Dataset content:
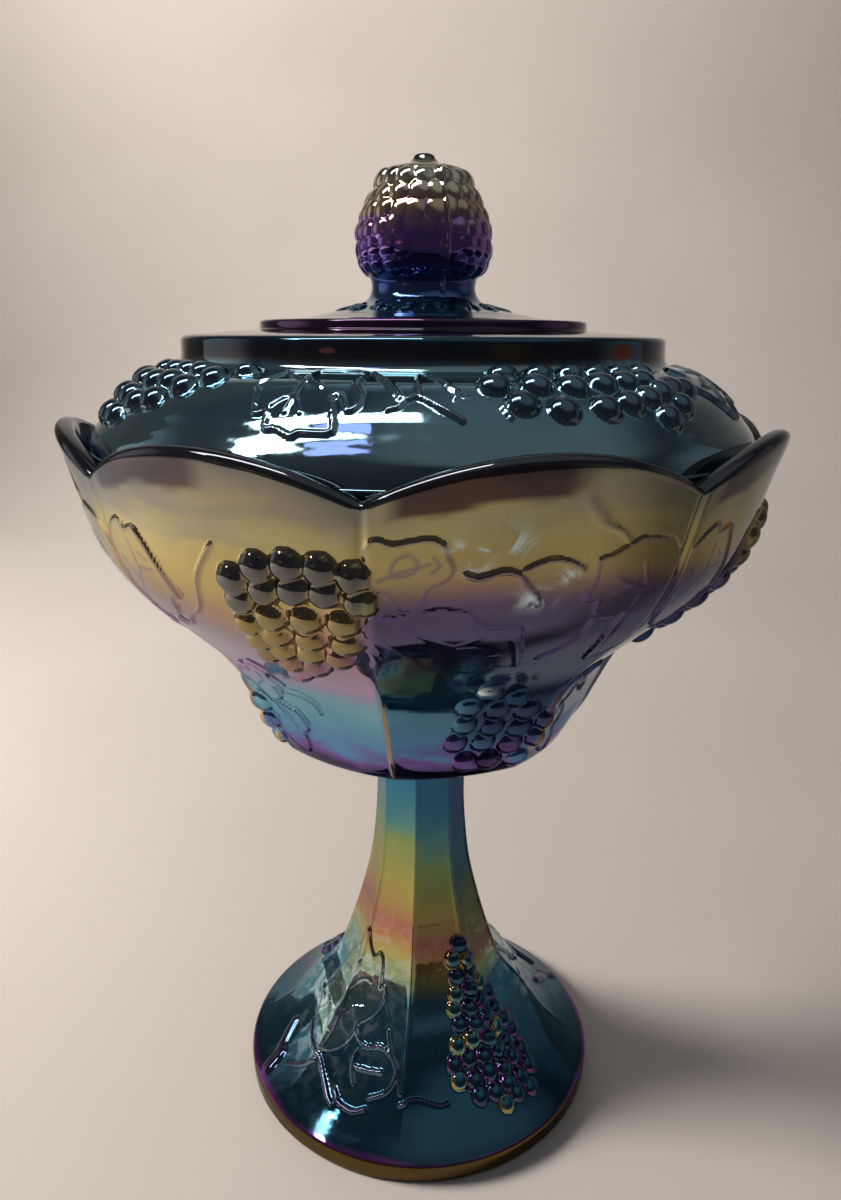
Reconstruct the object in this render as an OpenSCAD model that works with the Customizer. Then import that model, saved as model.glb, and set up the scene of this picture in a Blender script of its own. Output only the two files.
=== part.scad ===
// Covered glass bowl on a pedestal: two fused pressings (pedestal and bowl) and a lift-off lid.
// Millimetres. +Z is up, and the origin is the centre of the foot's resting face.

/* [Pedestal] */
// Diameter of the foot
foot_d = 103; // [96:0.5:110]
// Height of the foot's upright edge
foot_edge_h = 5; // [3:0.5:7]
// Diameter of the stem at its waist, across the corners
stem_d = 25.4; // [22:0.2:30]
// Height of the stem's waist
waist_z = 90; // [84:1:96]
// Height of the joint between pedestal and bowl
joint_z = 108; // [104:1:112]

/* [Bowl] */
// Diameter of the bowl over the tops of the scallops
rim_d = 176.2; // [172:0.2:180]
// Height of the valleys between the scallops
valley_z = 186; // [185.8:0.1:188]
// Rise of a scallop over the valleys
scallop_h = 8.4; // [4:0.1:9]

/* [Lid] */
// Diameter of the lid at its rim
lid_d = 161; // [158:0.2:162]
// Diameter of the upright collar
collar_d = 117.4; // [110:0.2:122]
// Diameter of the raised disc under the knob
disc_d = 80; // [70:1:90]
// Height of the knob's top over the table
overall_h = 254; // [250:0.5:258]

/* [Hidden] */

sides = 8;                    // facets of the stem and scallops of the bowl
half_side = 180 / sides;
turn = -6;                    // angle of one crease of the pedestal from -Y, towards +X
bowl_turn = -7;               // the same for the bowl, which was fused on slightly turned
flat_share = 0.93;            // radius to a flat over radius to a corner where the facets are full
round_share = 1.12;           // and where they have faded out into the round surface
reach = 130;                  // longer than any radius
foot_r = foot_d / 2;
stem_r = stem_d / 2;
rim_r = rim_d / 2;
peak_z = valley_z + scallop_h;
seat_z = 184;                 // ledge that carries the lid
seat_r = 77;                  // inner edge of that ledge
recess_r = 81.6;              // inner wall above the ledge
lid_gap = 0.3;                // air between lid and ledge
lid_z = seat_z + lid_gap;
lid_r = lid_d / 2;
collar_r = collar_d / 2;
collar_z = 212.6;             // top of the collar
corner_r = 2.2;               // rounding of the collar's top edge
disc_r = disc_d / 2;
disc_z = 216.1;               // top of the disc

// A smooth line through points, by Catmull-Rom, with the given number of steps to a span.
function spline_point(a, b, c, d, t) = 0.5
    * (2 * b + t * (c - a) + t * t * (2 * a - 5 * b + 4 * c - d) + t * t * t * (3 * b - 3 * c + d - a));
function smooth_line(p, steps) = let (last = len(p) - 1) concat(
    [for (i = [0:last - 1], k = [0:steps - 1])
        spline_point(p[max(i - 1, 0)], p[i], p[i + 1], p[min(i + 2, last)], k / steps)],
    [p[last]]
);
function backwards(p) = [for (i = [len(p) - 1:-1:0]) p[i]];
function ramp(z, from_z, to_z) = min(1, max(0, (z - from_z) / (to_z - from_z)));

// The trumpet of foot and stem: radius to a corner at height z.
flare_power = 2.6;
function trumpet_r(z) = stem_r
    + (foot_r - stem_r) * pow(max(0, (waist_z - z) / (waist_z - foot_edge_h)), flare_power)
    + 1.5 * pow(ramp(z, waist_z, joint_z), 2);
function trumpet(step) = concat(
    [for (z = [foot_edge_h:step:waist_z - 1]) [trumpet_r(z), z]],
    [for (k = [0:3]) let (z = waist_z + (joint_z - waist_z) * k / 3) [trumpet_r(z), z]]
);

// Outside and inside of the bowl, as [radius to a corner, height].
bowl_outside = smooth_line([
    [stem_r + 1.5, joint_z], [33, 109.4], [41, 112.6], [44.6, 119], [49.6, 128.5], [57, 139], [65.4, 148.2],
    [73.8, 157.2], [79.8, 166.5], [83, 176], [85.3, 185], [rim_r, peak_z],
], 3);
bowl_inside = smooth_line([
    [0, 113.5], [24, 114.2], [34, 117.5], [39, 123], [45, 133.5], [53.2, 143.6], [62, 152.8],
    [69.6, 161.6], [74.6, 171], [seat_r, seat_z],
], 3);

// Outside of the lid up to the collar, the knob over the disc, and the hollow.
shoulder = smooth_line([
    [lid_r - 0.4, lid_z], [lid_r, lid_z + 2.2], [79.4, 191], [76.8, 194.6], [73.7, 198.2], [70, 201.4],
    [65.5, 204.2], [collar_r + 1.8, 205.8], [collar_r, 207.4],
], 3);
collar_corner = [for (a = [0:15:90]) [collar_r, collar_z] + corner_r * [cos(a) - 1, sin(a) - 1]];
disc_edge = [[disc_r, disc_z - 2.2], [disc_r, disc_z]];
knob = smooth_line([
    [disc_r - 0.6, disc_z + 0.1], [30, 216.9], [22, 218.2], [15.2, 220.4], [12.6, 224], [13.4, 227],
    [15.6, 230], [16.3, 234.6], [15.4, 240], [13.2, 245], [10.6, 249], [6, overall_h - 2.2], [0, overall_h],
], 4);
lid_inside = smooth_line([
    [0, 208.2], [30, 208.2], [48, 207.6], [53.4, 205.2], [57, 202.4], [62.5, 200.6], [67.5, 197.8],
    [71.4, 194], [74.6, 189.6], [76.2, lid_z],
], 3);

// An eight-sided body with a flat on each side. shares gives, at each point of the line,
// the radius to a flat over the radius to a corner.
module faceted(line, shares, turn) {
    last = len(line) - 1;
    points = [for (i = [0:last], k = [0:sides - 1])
        let (r = line[i][0] * shares[i] / cos(half_side), a = 270 + turn + k * 360 / sides)
        [r * cos(a), r * sin(a), line[i][1]]];
    bottom = [for (k = [0:sides - 1]) k];
    top = [for (k = [sides - 1:-1:0]) last * sides + k];
    sides_up = [for (i = [0:last - 1], k = [0:sides - 1])
        let (a = i * sides + k, b = i * sides + (k + 1) % sides)
        each [[a, a + sides, b], [b, a + sides, b + sides]]];
    polyhedron(points, concat([bottom, top], sides_up));
}

// Pedestal: a round foot that turns into an eight-sided stem, hollow from below.
module pedestal() color("midnightblue") {
    outline = concat([[0, 0], [foot_r - 0.5, 0], [foot_r, 0.8]], trumpet(2.5), [[0, joint_z]]);
    hollow = concat([[0, -1], [47, -1]],
        smooth_line([[47, 0], [42.5, 5], [34, 12], [26, 20], [18.6, 29], [11.5, 38], [5, 45], [0, 47]], 3));
    facets = concat([[foot_r, -1]], [for (p = trumpet(4.2)) p + [0, 0.6]]);
    difference() {
        intersection() {
            rotate_extrude($fn = 96) polygon(outline);
            faceted(facets, [for (p = facets)
                round_share + (flat_share - round_share) * ramp(p[1], foot_edge_h + 1, 34)], turn);
        }
        rotate_extrude($fn = 96) polygon(hollow);
    }
}

// Bowl: an eight-sided cup that opens into a round flared wall with a ledge and a scalloped rim.
module bowl() color("royalblue") {
    facets = concat([[stem_r + 1.5, joint_z - 1]],
        [for (i = [1:3:len(bowl_outside) - 6]) bowl_outside[i] + [0, 0.4]], [[rim_r, peak_z + 1]]);
    rim = [[rim_r - 0.6, peak_z], [recess_r, peak_z], [recess_r, seat_z]];
    difference() {
        intersection() {
            rotate_extrude($fn = 128) polygon(concat([[0, joint_z]], bowl_outside, rim, backwards(bowl_inside)));
            faceted(facets, [for (p = facets)
                flat_share + (round_share - flat_share) * ramp(p[1], 128, 166)], bowl_turn);
        }
        for (k = [0:sides - 1]) rotate(270 + bowl_turn + k * 360 / sides) valley();
    }
}

// Valley between two scallops: a cusp between two arches, cut outwards along a crease.
module valley() {
    half_chord = rim_r * sin(half_side);
    arch_r = (half_chord * half_chord + scallop_h * scallop_h) / (2 * scallop_h);
    arch = [for (i = [-12:12]) let (x = half_chord * i / 12, y = half_chord - abs(x))
        [x, peak_z + 0.02 - arch_r + sqrt(arch_r * arch_r - y * y)]];
    rotate([90, 0, 90]) linear_extrude(height = reach)
        polygon(concat([[half_chord, peak_z + 5], [-half_chord, peak_z + 5]], arch));
}

// Lid: a hollow shoulder, an upright collar and a solid knob in one pressing.
module lid() color("darkslateblue") {
    rotate_extrude($fn = 128) polygon(concat(shoulder, collar_corner, disc_edge, knob, lid_inside));
}

pedestal();
bowl();
lid();
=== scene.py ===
import math
import bpy
import numpy as np
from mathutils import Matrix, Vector


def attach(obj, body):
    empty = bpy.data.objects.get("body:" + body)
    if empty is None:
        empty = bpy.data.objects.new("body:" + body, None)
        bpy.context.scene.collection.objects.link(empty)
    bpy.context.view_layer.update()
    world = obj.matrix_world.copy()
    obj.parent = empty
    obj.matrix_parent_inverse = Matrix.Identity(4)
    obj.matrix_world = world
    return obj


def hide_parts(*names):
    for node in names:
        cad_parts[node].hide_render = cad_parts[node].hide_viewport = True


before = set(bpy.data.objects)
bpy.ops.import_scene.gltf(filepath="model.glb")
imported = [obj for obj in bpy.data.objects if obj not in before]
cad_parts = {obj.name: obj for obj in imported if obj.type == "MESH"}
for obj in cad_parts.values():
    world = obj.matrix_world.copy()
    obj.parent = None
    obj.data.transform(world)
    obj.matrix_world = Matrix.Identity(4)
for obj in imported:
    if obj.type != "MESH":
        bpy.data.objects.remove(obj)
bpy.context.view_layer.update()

MM = 0.001
SIDES = 8                 # facets of stem and cup, scallops of the rim
PITCH = 360 / SIDES
CREASE = -6               # angle of one crease from the front, towards the right
RIM_CREASE = -7           # the same at the bowl's rim
SOFT = 1.2                # degrees over which the corners are rounded

# the bowl's rim
RIM_Z, RIM_R = [181, 184, 187, 190.5, 194.5], [84.4, 85.2, 86.2, 87.3, 88.0]
BAND_Z = (181, 185)       # the rows between these heights fan out to the scallops
VALLEY_Z = 185.8          # height of the rim at a crease
SCALLOP_H = 8.3           # rise of a scallop over that
LIP_R = 1.7               # radius of the rounded lip
LIP_WALL = 4.3            # thickness of the wall at the lip
SEAT_Z = 184.0            # height of the ledge that takes the lid
SEAT_R = (81.6, 81.2, 77.6)     # wall over the ledge, corner and inner edge of the ledge

# ------------------------------------------------------------------ lines and rings
# Lines are [radius, height] in mm. Angles are in degrees, 0 towards the viewer, + to the right.


def smooth_line(points, step):
    """A Catmull-Rom line through the points, cut into even steps of about the given length."""
    p = np.array(points, float)
    fine = []
    for i in range(len(p) - 1):
        a, b, c, d = p[max(i - 1, 0)], p[i], p[i + 1], p[min(i + 2, len(p) - 1)]
        for t in np.arange(0, 1, 1 / 24):
            fine.append(0.5 * (2 * b + t * (c - a) + t * t * (2 * a - 5 * b + 4 * c - d)
                               + t ** 3 * (3 * b - 3 * c + d - a)))
    fine = np.array(fine + [p[-1]])
    run = np.r_[0, np.cumsum(np.hypot(*np.diff(fine, axis=0).T))]
    at = np.linspace(0, run[-1], max(2, round(run[-1] / step) + 1))
    return np.c_[np.interp(at, run, fine[:, 0]), np.interp(at, run, fine[:, 1])], at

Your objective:
Write out exactly the lines running from the line containing "in one pressing." to the line containing "before = set(bpy.data.objects)", with both of those lines included.

Exercise answer:
// Lid: a hollow shoulder, an upright collar and a solid knob in one pressing.
module lid() color("darkslateblue") {
    rotate_extrude($fn = 128) polygon(concat(shoulder, collar_corner, disc_edge, knob, lid_inside));
}

pedestal();
bowl();
lid();
=== scene.py ===
import math
import bpy
import numpy as np
from mathutils import Matrix, Vector


def attach(obj, body):
    empty = bpy.data.objects.get("body:" + body)
    if empty is None:
        empty = bpy.data.objects.new("body:" + body, None)
        bpy.context.scene.collection.objects.link(empty)
    bpy.context.view_layer.update()
    world = obj.matrix_world.copy()
    obj.parent = empty
    obj.matrix_parent_inverse = Matrix.Identity(4)
    obj.matrix_world = world
    return obj


def hide_parts(*names):
    for node in names:
        cad_parts[node].hide_render = cad_parts[node].hide_viewport = True


before = set(bpy.data.objects)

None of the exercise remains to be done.